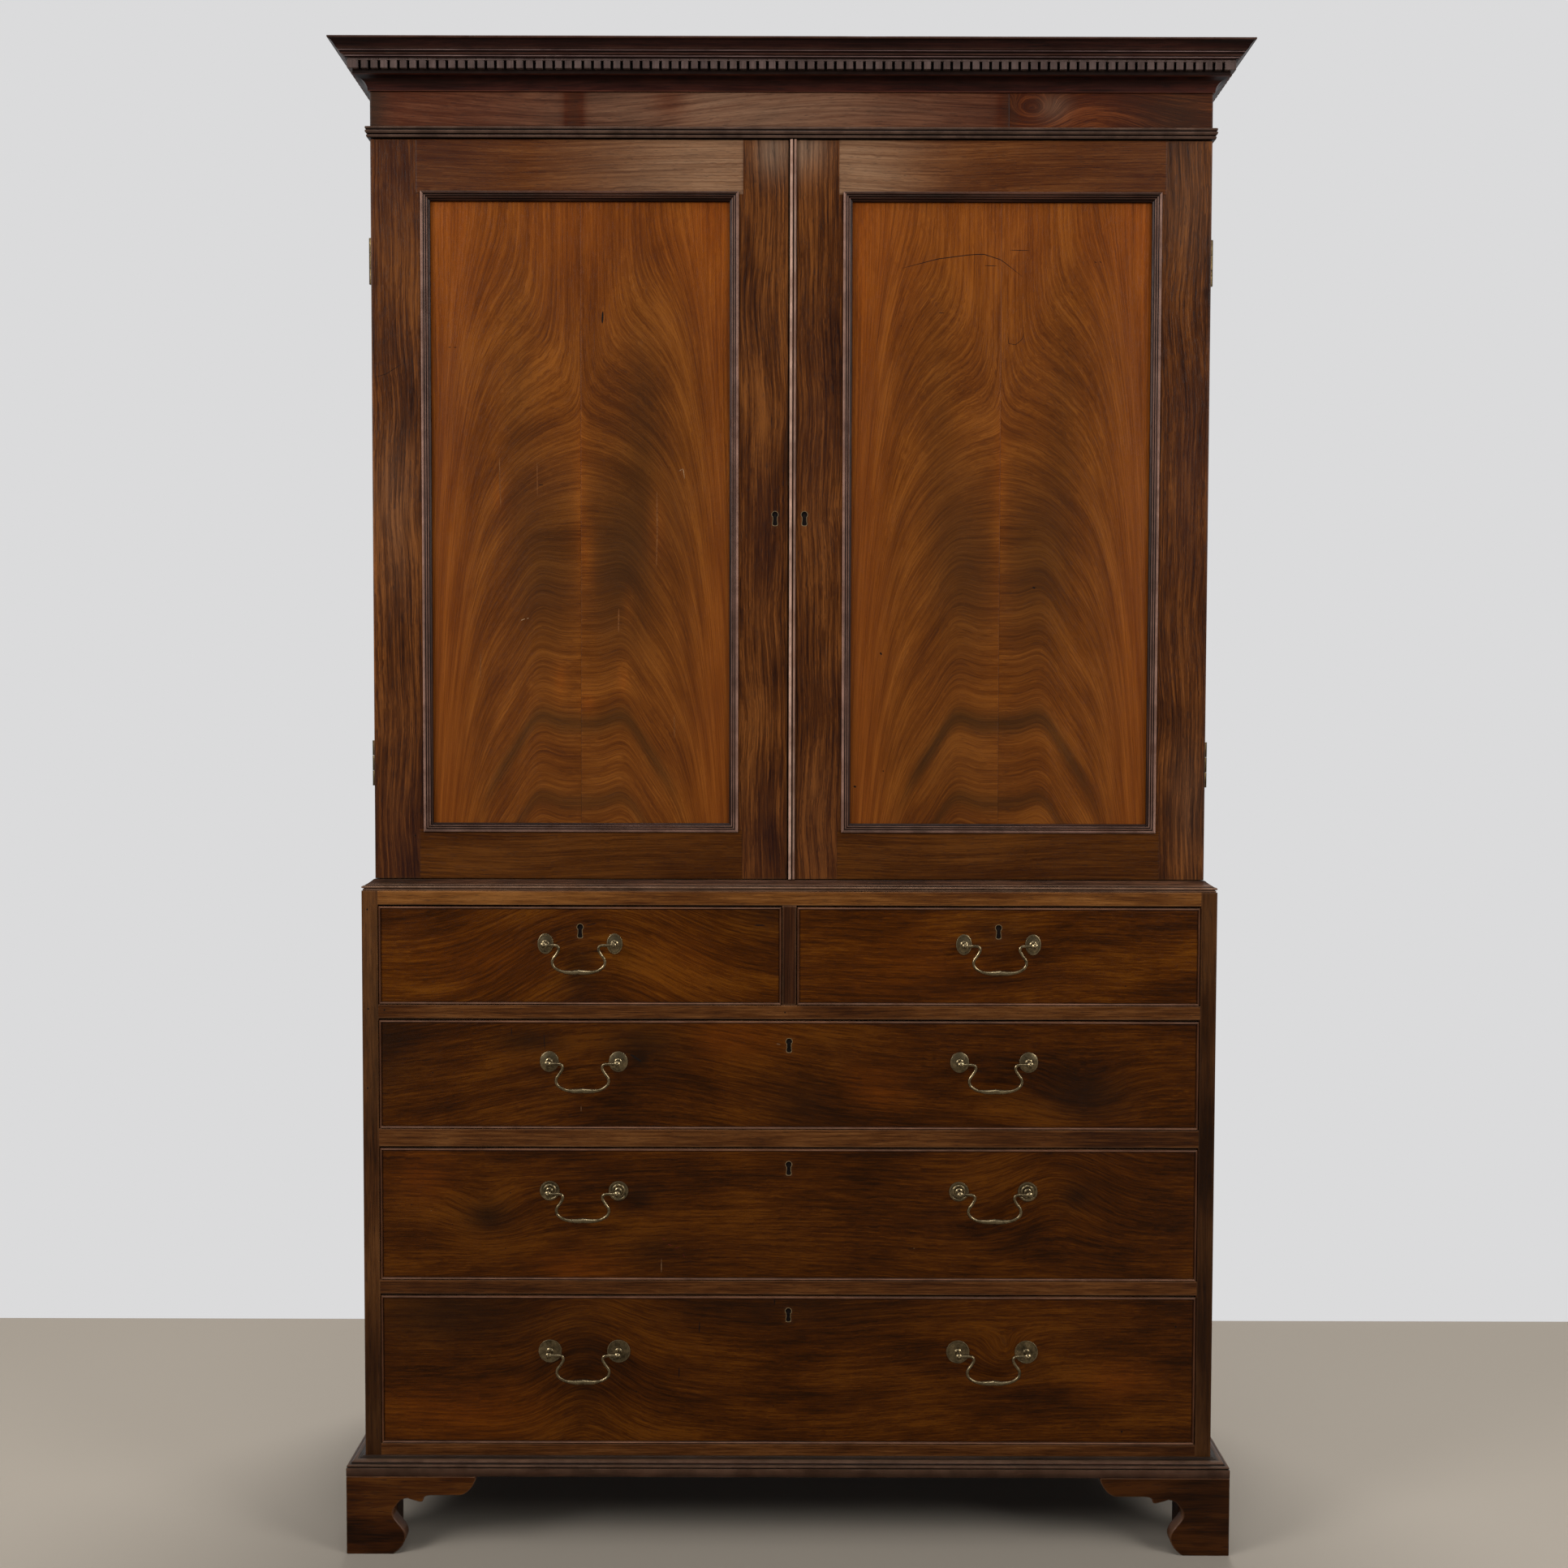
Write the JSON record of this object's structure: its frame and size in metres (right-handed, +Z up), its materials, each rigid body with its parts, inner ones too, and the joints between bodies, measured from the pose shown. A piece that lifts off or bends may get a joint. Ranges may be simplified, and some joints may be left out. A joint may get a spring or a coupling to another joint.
{
  "type": "linen press",
  "caption": "Free-standing linen press: a two-door cupboard with sliding trays and dentilled cornice over a chest of drawers on bracket feet, with brass bail handles.",
  "frame": {"origin": "on the floor under the middle of the bounding box", "axes": "+Z up, the doors and drawers face -Y, +X is to the right seen from the front"},
  "size_m": [1.262, 0.591, 2.1035],
  "materials": {
    "mahogany": "polished solid and veneered mahogany, red brown",
    "dark_mahogany": "polished mahogany darkened with age, on the mouldings and feet",
    "flame_mahogany": "polished book-matched crotch veneer, orange brown",
    "deal": "unpolished pine backboards",
    "oak": "unpolished oak drawer linings and trays",
    "brass": "dark aged brass"
  },
  "bodies": {
    "carcass": {"foot_front_left": "dark_mahogany", "foot_front_right": "dark_mahogany", "foot_rear_left": "dark_mahogany", "foot_rear_right": "dark_mahogany", "base_moulding": "dark_mahogany", "chest_side_left": "mahogany", "chest_side_right": "mahogany", "chest_top_board": "mahogany", "chest_bottom_board": "mahogany", "chest_back": "deal", "drawer_shelf_1": "mahogany", "drawer_shelf_2": "mahogany", "drawer_shelf_3": "mahogany", "drawer_divider": "mahogany", "waist_moulding": "dark_mahogany", "neck_moulding": "dark_mahogany", "press_side_left": "mahogany", "press_side_right": "mahogany", "press_bottom_board": "mahogany", "press_top_board": "mahogany", "press_back": "deal", "linen_tray_1": "oak", "linen_tray_2": "oak", "linen_tray_3": "oak", "linen_tray_4": "oak", "cornice_frieze": "mahogany", "cornice_moulding": "dark_mahogany", "left_door_lower_hinge_case_leaf": "brass", "left_door_upper_hinge_case_leaf": "brass", "right_door_lower_hinge_case_leaf": "brass", "right_door_upper_hinge_case_leaf": "brass"},
    "left_door": {"left_door_frame": "mahogany", "left_door_panel": "flame_mahogany", "left_door_moulding": "dark_mahogany", "left_door_lower_hinge_door_leaf": "brass", "left_door_upper_hinge_door_leaf": "brass"},
    "right_door": {"right_door_frame": "mahogany", "right_door_panel": "flame_mahogany", "right_door_moulding": "dark_mahogany", "meeting_bead": "mahogany", "right_door_lower_hinge_door_leaf": "brass", "right_door_upper_hinge_door_leaf": "brass"},
    "bottom_drawer": {"bottom_drawer_front": "mahogany", "bottom_drawer_box": "oak"},
    "third_drawer": {"third_drawer_front": "mahogany", "third_drawer_box": "oak"},
    "second_drawer": {"second_drawer_front": "mahogany", "second_drawer_box": "oak"},
    "top_left_drawer": {"top_left_drawer_front": "mahogany", "top_left_drawer_box": "oak"},
    "top_right_drawer": {"top_right_drawer_front": "mahogany", "top_right_drawer_box": "oak"},
    "bottom_drawer_left_bail_body": {"bottom_drawer_left_bail": "brass"},
    "bottom_drawer_right_bail_body": {"bottom_drawer_right_bail": "brass"},
    "third_drawer_left_bail_body": {"third_drawer_left_bail": "brass"},
    "third_drawer_right_bail_body": {"third_drawer_right_bail": "brass"},
    "second_drawer_left_bail_body": {"second_drawer_left_bail": "brass"},
    "second_drawer_right_bail_body": {"second_drawer_right_bail": "brass"},
    "top_left_drawer_bail_body": {"top_left_drawer_bail": "brass"},
    "top_right_drawer_bail_body": {"top_right_drawer_bail": "brass"}
  },
  "joints": [
    {"name": "left_door_hinge", "type": "hinge", "parent": "carcass", "child": "left_door", "pos_m": [-0.5882, -0.226, 0.9525], "axis": [0, 0, -1], "range_deg": [0, 170]},
    {"name": "right_door_hinge", "type": "hinge", "parent": "carcass", "child": "right_door", "pos_m": [0.5882, -0.226, 0.9525], "axis": [0, 0, 1], "range_deg": [0, 170]},
    {"name": "bottom_drawer_slide", "type": "slide", "parent": "carcass", "child": "bottom_drawer", "axis": [0, -1, 0], "range_m": [0, 0.4]},
    {"name": "third_drawer_slide", "type": "slide", "parent": "carcass", "child": "third_drawer", "axis": [0, -1, 0], "range_m": [0, 0.4]},
    {"name": "second_drawer_slide", "type": "slide", "parent": "carcass", "child": "second_drawer", "axis": [0, -1, 0], "range_m": [0, 0.4]},
    {"name": "top_left_drawer_slide", "type": "slide", "parent": "carcass", "child": "top_left_drawer", "axis": [0, -1, 0], "range_m": [0, 0.4]},
    {"name": "top_right_drawer_slide", "type": "slide", "parent": "carcass", "child": "top_right_drawer", "axis": [0, -1, 0], "range_m": [0, 0.4]},
    {"name": "bottom_drawer_left_bail_pivot", "type": "hinge", "parent": "bottom_drawer", "child": "bottom_drawer_left_bail_body", "pos_m": [-0.2885, -0.2825, 0.283], "axis": [-1, 0, 0], "range_deg": [-15, 85]},
    {"name": "bottom_drawer_right_bail_pivot", "type": "hinge", "parent": "bottom_drawer", "child": "bottom_drawer_right_bail_body", "pos_m": [0.2885, -0.2825, 0.283], "axis": [-1, 0, 0], "range_deg": [-15, 85]},
    {"name": "third_drawer_left_bail_pivot", "type": "hinge", "parent": "third_drawer", "child": "third_drawer_left_bail_body", "pos_m": [-0.2885, -0.2825, 0.5125], "axis": [-1, 0, 0], "range_deg": [-15, 85]},
    {"name": "third_drawer_right_bail_pivot", "type": "hinge", "parent": "third_drawer", "child": "third_drawer_right_bail_body", "pos_m": [0.2885, -0.2825, 0.5125], "axis": [-1, 0, 0], "range_deg": [-15, 85]},
    {"name": "second_drawer_left_bail_pivot", "type": "hinge", "parent": "second_drawer", "child": "second_drawer_left_bail_body", "pos_m": [-0.2885, -0.2825, 0.696], "axis": [-1, 0, 0], "range_deg": [-15, 85]},
    {"name": "second_drawer_right_bail_pivot", "type": "hinge", "parent": "second_drawer", "child": "second_drawer_right_bail_body", "pos_m": [0.2885, -0.2825, 0.696], "axis": [-1, 0, 0], "range_deg": [-15, 85]},
    {"name": "top_left_drawer_bail_pivot", "type": "hinge", "parent": "top_left_drawer", "child": "top_left_drawer_bail_body", "pos_m": [-0.2935, -0.2825, 0.8625], "axis": [-1, 0, 0], "range_deg": [-15, 85]},
    {"name": "top_right_drawer_bail_pivot", "type": "hinge", "parent": "top_right_drawer", "child": "top_right_drawer_bail_body", "pos_m": [0.2935, -0.2825, 0.8625], "axis": [-1, 0, 0], "range_deg": [-15, 85]}
  ]
}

**Exercise task**
Quote every line of the data, word for word.

**Finished task**
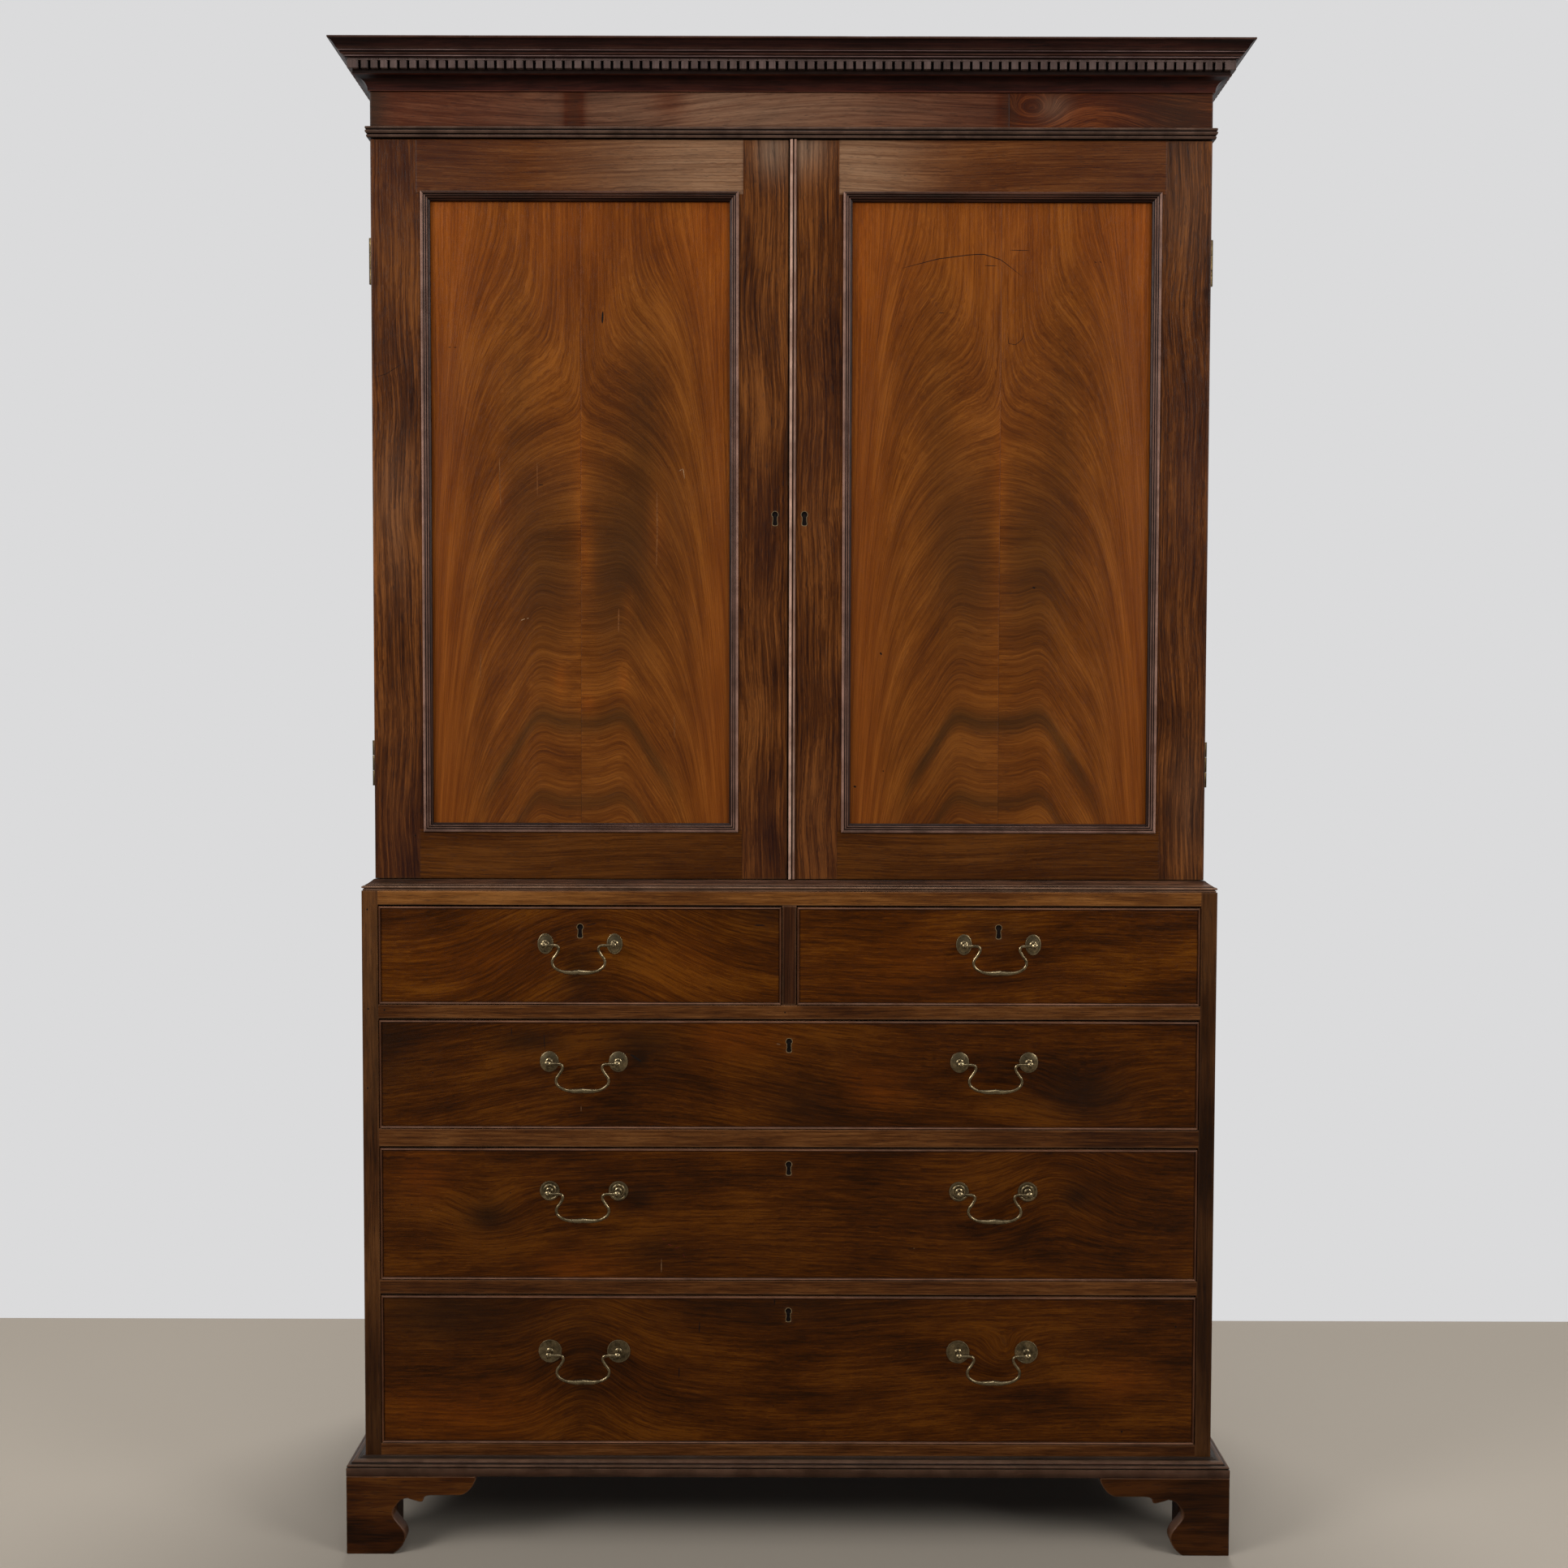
Write the JSON record of this object's structure: its frame and size in metres (right-handed, +Z up), its materials, each rigid body with its parts, inner ones too, and the joints between bodies, measured from the pose shown. A piece that lifts off or bends may get a joint. Ranges may be simplified, and some joints may be left out. A joint may get a spring or a coupling to another joint.
{
  "type": "linen press",
  "caption": "Free-standing linen press: a two-door cupboard with sliding trays and dentilled cornice over a chest of drawers on bracket feet, with brass bail handles.",
  "frame": {"origin": "on the floor under the middle of the bounding box", "axes": "+Z up, the doors and drawers face -Y, +X is to the right seen from the front"},
  "size_m": [1.262, 0.591, 2.1035],
  "materials": {
    "mahogany": "polished solid and veneered mahogany, red brown",
    "dark_mahogany": "polished mahogany darkened with age, on the mouldings and feet",
    "flame_mahogany": "polished book-matched crotch veneer, orange brown",
    "deal": "unpolished pine backboards",
    "oak": "unpolished oak drawer linings and trays",
    "brass": "dark aged brass"
  },
  "bodies": {
    "carcass": {"foot_front_left": "dark_mahogany", "foot_front_right": "dark_mahogany", "foot_rear_left": "dark_mahogany", "foot_rear_right": "dark_mahogany", "base_moulding": "dark_mahogany", "chest_side_left": "mahogany", "chest_side_right": "mahogany", "chest_top_board": "mahogany", "chest_bottom_board": "mahogany", "chest_back": "deal", "drawer_shelf_1": "mahogany", "drawer_shelf_2": "mahogany", "drawer_shelf_3": "mahogany", "drawer_divider": "mahogany", "waist_moulding": "dark_mahogany", "neck_moulding": "dark_mahogany", "press_side_left": "mahogany", "press_side_right": "mahogany", "press_bottom_board": "mahogany", "press_top_board": "mahogany", "press_back": "deal", "linen_tray_1": "oak", "linen_tray_2": "oak", "linen_tray_3": "oak", "linen_tray_4": "oak", "cornice_frieze": "mahogany", "cornice_moulding": "dark_mahogany", "left_door_lower_hinge_case_leaf": "brass", "left_door_upper_hinge_case_leaf": "brass", "right_door_lower_hinge_case_leaf": "brass", "right_door_upper_hinge_case_leaf": "brass"},
    "left_door": {"left_door_frame": "mahogany", "left_door_panel": "flame_mahogany", "left_door_moulding": "dark_mahogany", "left_door_lower_hinge_door_leaf": "brass", "left_door_upper_hinge_door_leaf": "brass"},
    "right_door": {"right_door_frame": "mahogany", "right_door_panel": "flame_mahogany", "right_door_moulding": "dark_mahogany", "meeting_bead": "mahogany", "right_door_lower_hinge_door_leaf": "brass", "right_door_upper_hinge_door_leaf": "brass"},
    "bottom_drawer": {"bottom_drawer_front": "mahogany", "bottom_drawer_box": "oak"},
    "third_drawer": {"third_drawer_front": "mahogany", "third_drawer_box": "oak"},
    "second_drawer": {"second_drawer_front": "mahogany", "second_drawer_box": "oak"},
    "top_left_drawer": {"top_left_drawer_front": "mahogany", "top_left_drawer_box": "oak"},
    "top_right_drawer": {"top_right_drawer_front": "mahogany", "top_right_drawer_box": "oak"},
    "bottom_drawer_left_bail_body": {"bottom_drawer_left_bail": "brass"},
    "bottom_drawer_right_bail_body": {"bottom_drawer_right_bail": "brass"},
    "third_drawer_left_bail_body": {"third_drawer_left_bail": "brass"},
    "third_drawer_right_bail_body": {"third_drawer_right_bail": "brass"},
    "second_drawer_left_bail_body": {"second_drawer_left_bail": "brass"},
    "second_drawer_right_bail_body": {"second_drawer_right_bail": "brass"},
    "top_left_drawer_bail_body": {"top_left_drawer_bail": "brass"},
    "top_right_drawer_bail_body": {"top_right_drawer_bail": "brass"}
  },
  "joints": [
    {"name": "left_door_hinge", "type": "hinge", "parent": "carcass", "child": "left_door", "pos_m": [-0.5882, -0.226, 0.9525], "axis": [0, 0, -1], "range_deg": [0, 170]},
    {"name": "right_door_hinge", "type": "hinge", "parent": "carcass", "child": "right_door", "pos_m": [0.5882, -0.226, 0.9525], "axis": [0, 0, 1], "range_deg": [0, 170]},
    {"name": "bottom_drawer_slide", "type": "slide", "parent": "carcass", "child": "bottom_drawer", "axis": [0, -1, 0], "range_m": [0, 0.4]},
    {"name": "third_drawer_slide", "type": "slide", "parent": "carcass", "child": "third_drawer", "axis": [0, -1, 0], "range_m": [0, 0.4]},
    {"name": "second_drawer_slide", "type": "slide", "parent": "carcass", "child": "second_drawer", "axis": [0, -1, 0], "range_m": [0, 0.4]},
    {"name": "top_left_drawer_slide", "type": "slide", "parent": "carcass", "child": "top_left_drawer", "axis": [0, -1, 0], "range_m": [0, 0.4]},
    {"name": "top_right_drawer_slide", "type": "slide", "parent": "carcass", "child": "top_right_drawer", "axis": [0, -1, 0], "range_m": [0, 0.4]},
    {"name": "bottom_drawer_left_bail_pivot", "type": "hinge", "parent": "bottom_drawer", "child": "bottom_drawer_left_bail_body", "pos_m": [-0.2885, -0.2825, 0.283], "axis": [-1, 0, 0], "range_deg": [-15, 85]},
    {"name": "bottom_drawer_right_bail_pivot", "type": "hinge", "parent": "bottom_drawer", "child": "bottom_drawer_right_bail_body", "pos_m": [0.2885, -0.2825, 0.283], "axis": [-1, 0, 0], "range_deg": [-15, 85]},
    {"name": "third_drawer_left_bail_pivot", "type": "hinge", "parent": "third_drawer", "child": "third_drawer_left_bail_body", "pos_m": [-0.2885, -0.2825, 0.5125], "axis": [-1, 0, 0], "range_deg": [-15, 85]},
    {"name": "third_drawer_right_bail_pivot", "type": "hinge", "parent": "third_drawer", "child": "third_drawer_right_bail_body", "pos_m": [0.2885, -0.2825, 0.5125], "axis": [-1, 0, 0], "range_deg": [-15, 85]},
    {"name": "second_drawer_left_bail_pivot", "type": "hinge", "parent": "second_drawer", "child": "second_drawer_left_bail_body", "pos_m": [-0.2885, -0.2825, 0.696], "axis": [-1, 0, 0], "range_deg": [-15, 85]},
    {"name": "second_drawer_right_bail_pivot", "type": "hinge", "parent": "second_drawer", "child": "second_drawer_right_bail_body", "pos_m": [0.2885, -0.2825, 0.696], "axis": [-1, 0, 0], "range_deg": [-15, 85]},
    {"name": "top_left_drawer_bail_pivot", "type": "hinge", "parent": "top_left_drawer", "child": "top_left_drawer_bail_body", "pos_m": [-0.2935, -0.2825, 0.8625], "axis": [-1, 0, 0], "range_deg": [-15, 85]},
    {"name": "top_right_drawer_bail_pivot", "type": "hinge", "parent": "top_right_drawer", "child": "top_right_drawer_bail_body", "pos_m": [0.2935, -0.2825, 0.8625], "axis": [-1, 0, 0], "range_deg": [-15, 85]}
  ]
}